Rúben's research has been funded by the Portuguese Foundation for Science and Technology and the Dutch Research Council. His work has been recognized internationally by best paper nominations, features in the written press, and a UbiComp Gaetano Borriello Outstanding Student Finalist Award, which recognises outstanding research contributions and leadership in the field of Ubiquitous Computing.
Author & Affiliation: Fernando Maestre, Department of Computer Science and Engineering, University of Minnesota
Title: Research with Vulnerable and Marginalized Populations
Abstract: Technology can have unintended negative impacts or consequences in people's lives. For example, the design of a user interface may exclude certain populations by having a text-field data entry for gender including only the binary option of man and woman. More recently, technologies that use machine learning and artificial intelligence may reflect and even exacerbate systemic bias and inequalities experienced by racial and gender minorities and other vulnerable groups. In my work, I aim to reduce these unintended consequences in the design of technologies through mixed and participatory design (PD) methods. This has been particularly important in my research as I have been working with vulnerable and marginalized populations such as people living with stigmatized chronic health conditions like HIV, or those with non-normative gender identities. I will go over an example of my latest work with these populations where I used PD in an online setting. I will end the talk with a research agenda for ongoing and future work that explores potential ways in which PD could be used for a more ethical design of algorithm-based technology that would take in account multi-stakeholder values and that could be more sensitive and reactive to historical and systemic inequalities.

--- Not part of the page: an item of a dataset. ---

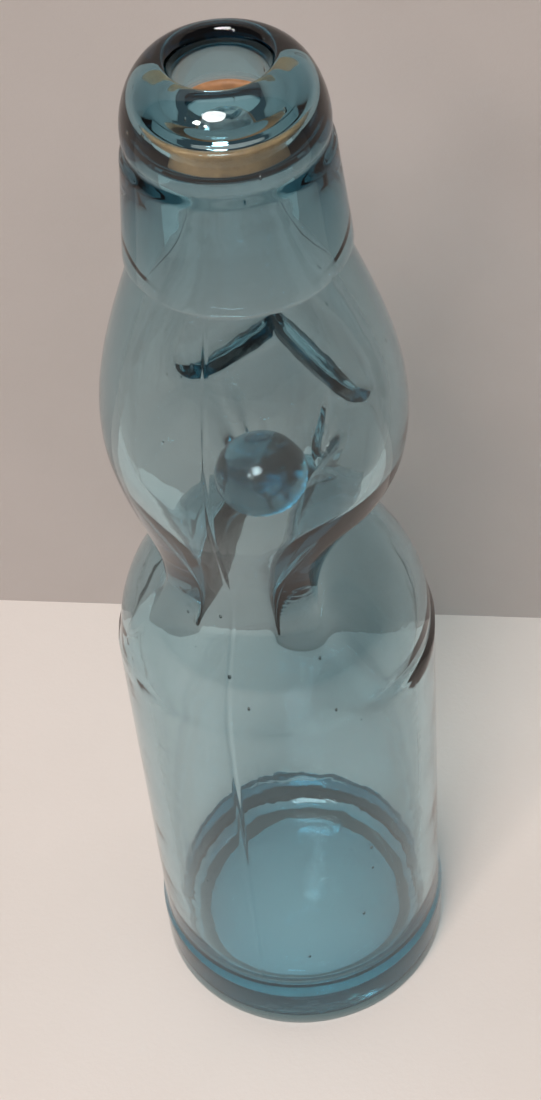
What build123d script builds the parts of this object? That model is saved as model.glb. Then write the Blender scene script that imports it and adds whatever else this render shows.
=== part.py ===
from build123d import *
from math import cos, radians, sin, sqrt
import os

# Marble stopper bottle in aqua glass. Millimetres, +Z up, origin at the centre of the foot.
# The front lobe of the waist faces -Y, the two pinches face -X and +X, and the two lugs are at the back.

# Foot and base: the foot stands a little proud of the body
foot_proud = 0.7
foot_round = 3.0
foot_height = 13.2
foot_step_height = 3.0
stand_width = 5.2
kick_up_height = 3.6
floor_height = 10.5
floor_dome = 1.2
floor_corner = 7.0

# Body: a straight side under a shoulder that is half a ball
body_radius = 30.5
body_wall = 3.6
side_length = 84.1

# Waist, chamber and neck, each rise counted from the stretch below
waist_rise = 26.7
waist_radius = 21.8
waist_wall = 3.9
waist_round = 3.5
chamber_rise = 28.5
chamber_radius = 26.6
chamber_wall = 3.6
neck_rise = 35.5
neck_radius = 17.3
neck_slope_share = 0.36

# Pinches, each pressed by a round tool with its nose below the waist, that carry the marble
pinch_drop = 4.5
pinch_tool_radius = 22.0
pinch_wall = 4.0
passage_width = 8.0
pinch_edge_round = 2.5

# Lugs, each a slanting groove pressed into the back of the chamber
lug_tool_radius = 5.2
lug_depth = 3.6
lug_wall = 3.2
lug_top_rise = 4.5
lug_low_drop = 4.0
lug_top_angle = 11.0
lug_low_angle = 38.0

# Inside of the neck and the seal's groove, counted down from the lip
throat_radius = 13.4
throat_drop = 2.0
bore_radius = 9.7
bore_length = 9.4
groove_height = 4.4
groove_radius = 10.9
mouth_radius = 7.4
mouth_length = 5.9
mouth_flare_height = 2.9

# Applied lip: tapered collar, a line pressed round it, and a domed top
collar_radius = 18.6
collar_round = 0.9
collar_length = 18.6
collar_top_radius = 16.8
line_radius = 15.8
line_width = 4.4
line_low_share = 0.6
crown_radius = 16.2
crown_height = 11.6
crest_radius = 9.0

# Sealing ring and marble
ring_inner_radius = 6.9
ring_height = 4.2
ring_side_clearance = 0.15
ring_round = 0.6
marble_radius = 8.5
marble_clearance = 0.3

# One overrun for all cuts, the distance that counts as touching, and the file folder
overrun = 5.0
touch_tolerance = 0.001
folder = "parts"

# Places that follow from the sizes above
foot_radius = body_radius + foot_proud
stand_outer_radius = foot_radius - foot_round
stand_inner_radius = stand_outer_radius - stand_width
body_start = foot_height + foot_step_height
shoulder_height = body_start + side_length
waist_height = shoulder_height + waist_rise
chamber_height = waist_height + chamber_rise
neck_height = chamber_height + neck_rise
collar_top = neck_height + collar_length
crown_start = collar_top + line_width
lip_height = crown_start + crown_height
throat_height = neck_height - throat_drop
flare_start = lip_height - mouth_flare_height
groove_end = flare_start - mouth_length
groove_start = groove_end - groove_height
bore_start = groove_start - bore_length
body_bore_radius = body_radius - body_wall
waist_bore_radius = waist_radius - waist_wall
chamber_bore_radius = chamber_radius - chamber_wall
pinch_height = waist_height - pinch_drop
pinch_centre = passage_width / 2 + pinch_wall + pinch_tool_radius


def turned(edges):
    """Solid turned about the bottle's axis from the edges of half a section, with its seam in front."""
    return Rot(0, 0, -90) * revolve(Plane.XZ * make_face(edges), Axis.Z)


def foot_edges():
    """Underside with its kick-up, stand ring and rounded foot, up to the body."""
    return [
        TangentArc((0, kick_up_height), (stand_inner_radius, 0), tangent=(1, 0)),
        Line((stand_inner_radius, 0), (stand_outer_radius, 0)),
        TangentArc((stand_outer_radius, 0), (foot_radius, foot_round), tangent=(1, 0)),
        Line((foot_radius, foot_round), (foot_radius, foot_height)),
        Spline(
            (foot_radius, foot_height),
            (body_radius, body_start),
            tangents=((0, 1), (0, 1)),
        ),
    ]


def outer_body():
    """Outside of the body, from the kick-up to the top of its ball-shaped shoulder."""
    return turned(
        foot_edges()
        + [
            Line((body_radius, body_start), (body_radius, shoulder_height)),
            TangentArc((body_radius, shoulder_height), (0, shoulder_height + body_radius), tangent=(0, 1)),
            Line((0, shoulder_height + body_radius), (0, kick_up_height)),
        ]
    )


def outer_waist():
    """Outside of the waist, chamber and neck, which stand on the shoulder, before they are pinched."""
    return turned(
        [
            Line((0, shoulder_height), (waist_radius, shoulder_height)),
            Line((waist_radius, shoulder_height), (waist_radius, waist_height)),
            Spline(
                (waist_radius, waist_height),
                (chamber_radius, chamber_height),
                tangents=((0, 1), (0, 1)),
            ),
            Spline(
                (chamber_radius, chamber_height),
                (neck_radius, neck_height),
                tangents=((0, 1), (-neck_slope_share, 1)),
            ),
            Line((neck_radius, neck_height), (0, neck_height)),
            Line((0, neck_height), (0, shoulder_height)),
        ]
    )


def body_cavity():
    """Inside of the body, from the floor to the top of the shoulder."""
    floor_radius = body_bore_radius - floor_corner
    corner_height = floor_height + floor_corner
    return turned(
        [
            TangentArc((0, floor_height + floor_dome), (floor_radius, floor_height), tangent=(1, 0)),
            TangentArc((floor_radius, floor_height), (body_bore_radius, corner_height), tangent=(1, 0)),
            Line((body_bore_radius, corner_height), (body_bore_radius, shoulder_height)),
            TangentArc(
                (body_bore_radius, shoulder_height),
                (0, shoulder_height + body_bore_radius),
                tangent=(0, 1),
            ),
            Line((0, shoulder_height + body_bore_radius), (0, floor_height + floor_dome)),
        ]
    )


def waist_cavity():
    """Inside of the waist, chamber, neck and mouth, before it is pinched."""
    top = lip_height + overrun
    return turned(
        [
            Line((0, shoulder_height), (waist_bore_radius, shoulder_height)),
            Line((waist_bore_radius, shoulder_height), (waist_bore_radius, waist_height)),
            Spline(
                (waist_bore_radius, waist_height),
                (chamber_bore_radius, chamber_height),
                tangents=((0, 1), (0, 1)),
            ),
            Spline(
                (chamber_bore_radius, chamber_height),
                (throat_radius, throat_height),
                tangents=((0, 1), (-neck_slope_share, 1)),
            ),
            Spline(
                (throat_radius, throat_height),
                (bore_radius, bore_start),
                tangents=((-neck_slope_share, 1), (0, 1)),
            ),
            Line((bore_radius, bore_start), (bore_radius, groove_start)),
            Line((bore_radius, groove_start), (groove_radius, groove_start)),
            Line((groove_radius, groove_start), (groove_radius, groove_end)),
            Line((groove_radius, groove_end), (mouth_radius, groove_end)),
            Line((mouth_radius, groove_end), (mouth_radius, flare_start)),
            TangentArc((mouth_radius, flare_start), (crest_radius, lip_height), tangent=(0, 1)),
            Line((crest_radius, lip_height), (crest_radius, top)),
            Line((crest_radius, top), (0, top)),
            Line((0, top), (0, shoulder_height)),
        ]
    )


def outer_pinches():
    """The pair of balls that pinch the waist from outside, their poles turned away from the glass."""
    right = Pos(pinch_centre, 0, pinch_height) * Rot(90, 0, 0) * Sphere(pinch_tool_radius)
    return [right, Rot(0, 0, 180) * right]


def inner_pinches():
    """The pair of straight rollers that leave the passage between the pinches."""
    roller = Cylinder(pinch_tool_radius + pinch_wall, body_radius * 2)
    right = Pos(pinch_centre, 0, pinch_height) * Rot(90, 0, 0) * roller
    return [right, Rot(0, 0, 180) * right]


def lug_point(side, angle, height):
    """A point on a lug tool's axis, behind the chamber's wall by the depth of the groove."""
    reach = chamber_radius - lug_depth + lug_tool_radius
    return Vector(side * reach * sin(radians(angle)), reach * cos(radians(angle)), height)


def lugs(radius):
    """The pair of slanting round-ended tools that press the lugs, or the glass round them."""
    tools = []
    for side in (-1, 1):
        top = lug_point(side, lug_top_angle, chamber_height + lug_top_rise)
        low = lug_point(side, lug_low_angle, chamber_height - lug_low_drop)
        along = low - top
        middle = Cylinder(radius, along.length, align=(Align.CENTER, Align.CENTER, Align.MIN))
        rod = Plane(origin=top, z_dir=along) * middle
        tools.append(rod + Pos(*top) * Sphere(radius) + Pos(*low) * Sphere(radius))
    return tools


def rims(solid, tools):
    """Edges of a solid that lie on one of the tools pressed into it."""
    return solid.edges().filter_by(
        lambda edge: any(
            all(tool.distance_to(edge @ share) < touch_tolerance for share in (0, 1 / 2, 1))
            for tool in tools
        )
    )


def pressed(solid, tools, rounding):
    """Solid with tools pressed into it and the rims of the hollows rounded."""
    hollowed = solid - tools
    return hollowed.fillet(rounding, rims(hollowed, tools))


def stood_on(body, waist, shoulder_radius):
    """Body and pinched waist as one solid, with the valley between them rounded."""
    shoulder = Pos(0, 0, shoulder_height) * Sphere(shoulder_radius)
    joined = body + waist
    valley = rims(joined, [shoulder]).filter_by(
        lambda edge: edge.bounding_box().min.Z > shoulder_height + touch_tolerance
    )
    return joined.fillet(waist_round, valley)


def bottle_body():
    """Blown bottle with its pinched waist and its lugs, open at the neck."""
    waist = pressed(outer_waist(), outer_pinches(), pinch_edge_round)
    outside = stood_on(outer_body(), waist, body_radius) - lugs(lug_tool_radius)
    passage = pressed(waist_cavity(), inner_pinches(), pinch_edge_round)
    inside = stood_on(body_cavity(), passage, body_bore_radius) - lugs(lug_tool_radius + lug_wall)
    return outside - inside


def applied_lip():
    """Collar and domed mouth, put on the neck once the marble is inside."""
    outside = turned(
        [
            Line((0, neck_height), (collar_radius - collar_round, neck_height)),
            TangentArc(
                (collar_radius - collar_round, neck_height),
                (collar_radius, neck_height + collar_round),
                tangent=(1, 0),
            ),
            Line((collar_radius, neck_height + collar_round), (collar_top_radius, collar_top)),
            Spline(
                (collar_top_radius, collar_top),
                (line_radius, collar_top + line_width * line_low_share),
                (crown_radius, crown_start),
            ),
            Spline(
                (crown_radius, crown_start),
                (crest_radius, lip_height),
                tangents=((0, 1), (-1, 0)),
            ),
            Line((crest_radius, lip_height), (0, lip_height)),
            Line((0, lip_height), (0, neck_height)),
        ]
    )
    return outside - waist_cavity()


def sealing_ring():
    """Rubber ring that lies in the lip's groove and that the marble presses against."""
    outer_radius = groove_radius - ring_side_clearance
    section = Pos((ring_inner_radius + outer_radius) / 2, groove_start + ring_height / 2) * (
        RectangleRounded(outer_radius - ring_inner_radius, ring_height, ring_round)
    )
    return revolve(Plane.XZ * section, Axis.Z)


def marble_rest_height():
    """Height of the marble's centre where it lies on the two pinches."""
    reach = pinch_tool_radius + pinch_wall + marble_radius + marble_clearance
    return pinch_height + sqrt(reach**2 - pinch_centre**2)


def marble_sealed_height():
    """Height of the marble's centre just under the sealing ring's rounded edge."""
    reach = marble_radius + ring_round + marble_clearance
    edge_radius = ring_inner_radius + ring_round
    return groove_start + ring_round - sqrt(reach**2 - edge_radius**2)


def marble():
    """Glass ball, free inside the chamber."""
    return Pos(0, 0, marble_rest_height()) * Sphere(marble_radius)


os.makedirs(folder, exist_ok=True)
pieces = {
    "bottle_body": bottle_body(),
    "applied_lip": applied_lip(),
    "sealing_ring": sealing_ring(),
    "marble": marble(),
}
for name, shape in pieces.items():
    export_step(shape, f"{folder}/{name}.step")

print("marble travel", round(marble_sealed_height() - marble_rest_height(), 2))
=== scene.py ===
import math
import random

import bmesh
import bpy
from mathutils import Matrix, Vector, noise


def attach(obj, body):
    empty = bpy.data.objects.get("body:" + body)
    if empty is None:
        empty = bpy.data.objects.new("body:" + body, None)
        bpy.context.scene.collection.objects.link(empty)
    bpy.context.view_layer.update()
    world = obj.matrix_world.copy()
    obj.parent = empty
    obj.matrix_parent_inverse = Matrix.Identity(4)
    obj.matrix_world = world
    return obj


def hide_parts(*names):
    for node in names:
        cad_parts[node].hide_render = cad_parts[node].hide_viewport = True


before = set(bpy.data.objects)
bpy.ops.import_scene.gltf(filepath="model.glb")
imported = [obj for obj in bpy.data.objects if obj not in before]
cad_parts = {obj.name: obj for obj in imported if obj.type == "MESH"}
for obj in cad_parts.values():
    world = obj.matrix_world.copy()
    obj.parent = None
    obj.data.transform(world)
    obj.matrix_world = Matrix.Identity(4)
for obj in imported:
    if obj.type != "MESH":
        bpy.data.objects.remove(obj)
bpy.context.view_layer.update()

MM = 0.001

# Heights and radii of the glass, in millimetres, from the foot up
FOOT_RADIUS = 31.2
FOOT_ROUND = 3.0
FOOT_HEIGHT = 13.2
STEP_HEIGHT = 3.0
STAND_INNER = 23.0
KICK_UP = 3.6
FLOOR_HEIGHT = 10.5
FLOOR_DOME = 1.2
FLOOR_CORNER = 7.0
BODY_RADIUS = 30.5
WALL = 3.6
SHOULDER = 100.3
INNER_SHOULDER_RISE = 25.0
COLUMN_LOW = 116.0
INNER_COLUMN_LOW = 113.0
WAIST_HEIGHT = 127.0
WAIST_RADIUS = 21.8
WAIST_WALL = 3.9
CHAMBER_HEIGHT = 155.5
CHAMBER_RADIUS = 26.6
NECK_HEIGHT = 191.0
NECK_RADIUS = 17.3
NECK_SLOPE = (-0.34, 0.94)

# The applied lip and the bore inside it
THROAT_RADIUS = 13.4
THROAT_HEIGHT = 189.0
BORE_RADIUS = 9.7
BORE_START = 203.0
GROOVE_START = 212.4
GROOVE_HEIGHT = 4.4
GROOVE_RADIUS = 10.9
MOUTH_RADIUS = 7.4
FLARE = 2.9
COLLAR_RADIUS = 18.6
COLLAR_ROUND = 0.9
COLLAR_TOP = 209.6
COLLAR_TOP_RADIUS = 16.8
LINE_RADIUS = 15.8
LINE_HEIGHT = 212.2
DOME_START = 214.0
DOME_RADIUS = 16.2
LIP_HEIGHT = 225.6
CREST_RADIUS = 9.0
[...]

Bio: Dr. Fernando Maestre (he/him) is an Ecuadorian researcher and educator. He obtained a Master's degree in Informatics from the University of Iowa and a Ph.D. degree in Human-computer Interaction Design from the Luddy School of Informatics, Computing, and Engineering at Indiana University. Fernando conducts Human-Computer Interaction (HCI) research with vulnerable and marginalized groups. He applies mixed and participatory design methods to conduct research in in-person and online settings to assess and design technology. Fernando is also versed in health informatics and transportation access research. He is currently a President's Postdoctoral Fellow and a member of the GroupLens Lab in the Department of Computer Science and Engineering at the University of Minnesota conducting research on algorithm-based technology for mental health and gender identity exploration.